Murray is an internationally renowned expert on tuberculosis. She has conducted field studies and partnered with colleagues in Peru, Rwanda, Haiti and many other countries to better understand epidemic disease, increase research capacity and improve health care delivery in resource-poor settings.

In addition to her new role, Murray is director of research at the Brigham and Women’s Division of Global Health Equity and at Partners In Health. She also leads a team at the Harvard Chan School that conducts multidisciplinary research on multidrug-resistant and extensively drug-resistant tuberculosis (MDR-TB and XDR-TB).

Before coming to HMS as a medical student, Murray helped manage a tuberculosis screening program in Thailand for refugees being resettled in other countries. She then earned her MD at HMS in 1990, completed her residency at Mass General and conducted research in tuberculosis epidemiology while earning her MPH and SD at what was then the Harvard School of Public Health.

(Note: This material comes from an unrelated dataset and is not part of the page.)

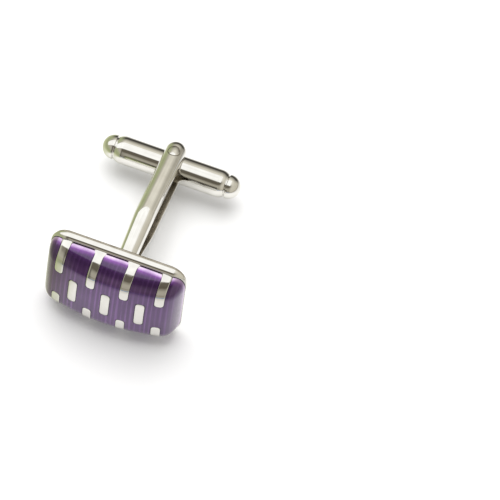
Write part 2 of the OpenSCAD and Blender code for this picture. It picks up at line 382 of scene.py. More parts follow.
# %% [markdown]
# ## A rim that sinks
# Along the two long sides the rim is level. At the two short ends the glass comes down
# almost to the plate, and the rim sinks with it. A step between two levels would show, so
# the rim's level is a soft curve of the distance from the middle of the face.

# %% Level of the rim
end_dip, dip_start = 0.72 * mm, half_width - outer_corner


def rim_at(u):
    """Level of the rim's top at a distance u from the middle of the face."""
    share = np.clip((np.abs(u) - dip_start) / (half_width - dip_start), 0, 1)
    return rim_level - end_dip * share**2 * (3 - 2 * share)


print("at the short ends the rim lies at", round(float(rim_at(half_width)) / mm, 2), "mm")

# %% [markdown]
# ## The ribbed ground
# Violet glass is melted over a ground that was engraved with fine upright ribs, then
# ground smooth and polished. Light passes through the glass and comes back from the ribs
# in violet. Ribs of real geometry would lie hidden under the skin of the glass, so they
# are a wave in the material. A slow noise sways the wave and another fades it, because no
# two ribs shine alike.

# %% Ribs
rib_pitch = 0.66 * mm
rib_sway = 0.9 * rib_pitch


def ribbed_ground(net, across, deep, lit, rib_share):
    """Colour of the ground from a value across the face, and the wave of its ribs."""
    sway = computed(net, "MULTIPLY", noise(net, 0.9 / mm, 0.04 / mm, 0.04 / mm), rib_sway)
    turn = computed(net, "MULTIPLY", computed(net, "ADD", across, sway), 2 * pi / rib_pitch)
    wave = computed(net, "SINE", turn, 0.0)
    crest = mapped(net, wave, 0.0, 1.0, 0, 1)
    fade = mapped(net, noise(net, 0.8 / mm, 0.1 / mm, 0.1 / mm), 0.38, 0.66, 0.1, 1)
    lines = computed(net, "MULTIPLY", computed(net, "MULTIPLY", crest, fade), rib_share)
    clouds = mapped(net, noise(net, 0.25 / mm, 0.25 / mm, 0.25 / mm), 0.3, 0.7, 0, 0.25)
    return mixed(net, computed(net, "ADD", lines, clouds), deep, lit), wave


print("there are about", round(2 * half_width / rib_pitch), "ribs across the face")

# %% [markdown]
# ## Zones of the glass
# How much glass the eye looks through depends on the level over the rim. Where the dome
# rolls over it is the most, and the violet is deepest. Beside the rim a band of lighter
# magenta is partly the shallower glass over the ground and partly a painted highlight of
# the panel overhead; a paler hairline right by the metal is a painted highlight too, and a
# dark seam where the two meet is painted shade. Colours painted on the mesh would be tied
# to its points, so each zone is a pair of levels over the rim: full at the first and gone
# at the second.

# %% Levels of the zones
# the first pair of levels holds painted shade by the seam, the next two painted highlights
painted_seam_shade_zone, hairline_highlight_zone = (0.09 * mm, 0.2 * mm), (0.3 * mm, 0.75 * mm)
rim_highlight_zone, deep_zone = (0.2 * mm, 1.35 * mm), (2.3 * mm, 3.1 * mm)


def face_level(net):
    """The level over the back plate as a node value."""
    place = add_node(net, "TexCoord").outputs["Object"]
    along = add_node(net, "VectorMath", Vector=place)
    along.operation = "DOT_PRODUCT"
    along.inputs[1].default_value = link_axes[1]
    back = float(pivot @ link_axes[1] + face_back)
    return computed(net, "SUBTRACT", back, along.outputs["Value"])


def zone(net, level, limits, share=1.0):
    """A share up to a zone's first level over the rim, which fades to 0 at its second."""
    return mapped(net, level, rim_level + limits[0], rim_level + limits[1], share, 0)


print("the glass is deepest up to", round(deep_zone[0] / mm, 2), "mm over the rim")

# %% [markdown]
# ## Violet enamel
# On top of the ground lies a clear mirror. See-through glass over a second surface could
# show the same, but it takes many more rays. So one skin does it all: a ribbed violet
# base, half metallic, under a clear coat. The painted highlights beside the rim come in
# patches, and less of them at the short ends, where the zones sink with the rim.

# %% Enamel finish
# the seam's colour is painted shade by the rim; the power shapes the painted highlight there
painted_seam_shade, deepest = (0.012, 0.004, 0.018), (0.045, 0.007, 0.085)
deep_share, end_light, rim_highlight_power = 0.6, 0.35, 1.25


def violet_enamel(name, deep, lit, rim_highlight, pale, rib_share, coat):
    """Clear coat on a ribbed violet ground; colours three and four are painted highlights."""
    material, net, shader = new_material(name)
    place = add_node(net, "TexCoord").outputs["Object"]
    across = add_node(net, "SeparateXYZ", Vector=place).outputs["X"]
    ground, wave = ribbed_ground(net, across, deep, lit, rib_share)
    ends = mapped(net, computed(net, "ABSOLUTE", across, 0.0), dip_start, half_width, 0, 1)
    ends.node.interpolation_type = "SMOOTHSTEP"
    level = computed(net, "ADD", face_level(net), computed(net, "MULTIPLY", ends, end_dip))
    ground = mixed(net, zone(net, level, deep_zone, deep_share), ground, deepest)
    # painted highlight beside the rim, in patches and fainter at the short ends
    patches = mapped(net, noise(net, 0.3 / mm, 0.3 / mm, 0.3 / mm), 0.3, 0.65, 0.45, 1)
    patches = computed(net, "MULTIPLY", patches, mapped(net, ends, 0, 1, 1, end_light))
    rim_highlight_share = computed(net, "POWER", zone(net, level, rim_highlight_zone), rim_highlight_power)
    ground = mixed(net, computed(net, "MULTIPLY", rim_highlight_share, patches), ground, rim_highlight)
    hairline_highlight_share = computed(net, "MULTIPLY", zone(net, level, hairline_highlight_zone), patches)
    ground = mixed(net, hairline_highlight_share, ground, pale)
    # painted shade in the seam where glass meets the rim
    ground = mixed(net, zone(net, level, painted_seam_shade_zone), ground, painted_seam_shade)
    net.links.new(ground, shader.inputs["Base Color"])
    rough = mapped(net, noise(net, 4 / mm, 4 / mm, 4 / mm), 0.3, 0.7, 0.3, 0.42)
    net.links.new(rough, shader.inputs["Roughness"])
    bump = add_node(net, "Bump", {"Strength": 0.4, "Distance": 0.02 * mm}, Height=wave)
    net.links.new(bump.outputs[0], shader.inputs["Normal"])
    shader.inputs["Metallic"].default_value = 0.75
    shader.inputs["Coat Weight"].default_value = coat
    shader.inputs["Coat Roughness"].default_value = 0.02
    shader.inputs["Coat IOR"].default_value = 1.62
    return material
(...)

Murray spoke after a standing ovation. She told a story about how, as an early-career researcher, she was fretting at dinner one night about whether a prestigious journal would accept a study she had submitted, when her son, then 7 or 8 years old, said, “I don’t think you should worry about that paper. I thought your job was to help poor people.”

“It was a real eye-opener,” Murray recalled. “I think I speak for all of us when I say—Paul, George, Ronda and Bill—how grateful we all are that your help allows us to do the kind of great work our children imagine us to do.”

From left: HMS assistant professor Bethany Hedt-Gauthier, Paul Farmer, Ronda Stryker, Megan Murray, George Q. Daley and HMS assistant professor Matthew Bonds. Image: Brown Dog StudioFrom left: HMS assistant professor Bethany Hedt-Gauthier, Paul Farmer, Ronda Stryker, Megan Murray, George Q. Daley and HMS assistant professor Matthew Bonds. Image: Brown Dog Studio

The professorship was established as part of a $20 million gift from Stryker and Johnston to the HMS Department of Global Health and Social Medicine to advance global health research and education. Stryker is a director of the Stryker Corporation and a member of the HMS Board of Fellows and Advisory Council on Global Health and Service.

Murray was selected in 2016 as the inaugural incumbent.

The gift not only establishes the professorship, said Daley, it further allows Farmer “to carry out his vision of integrating research and teaching with global health delivery. I can’t think of any more valuable contribution to changing this world than bringing those together. We are immensely grateful.”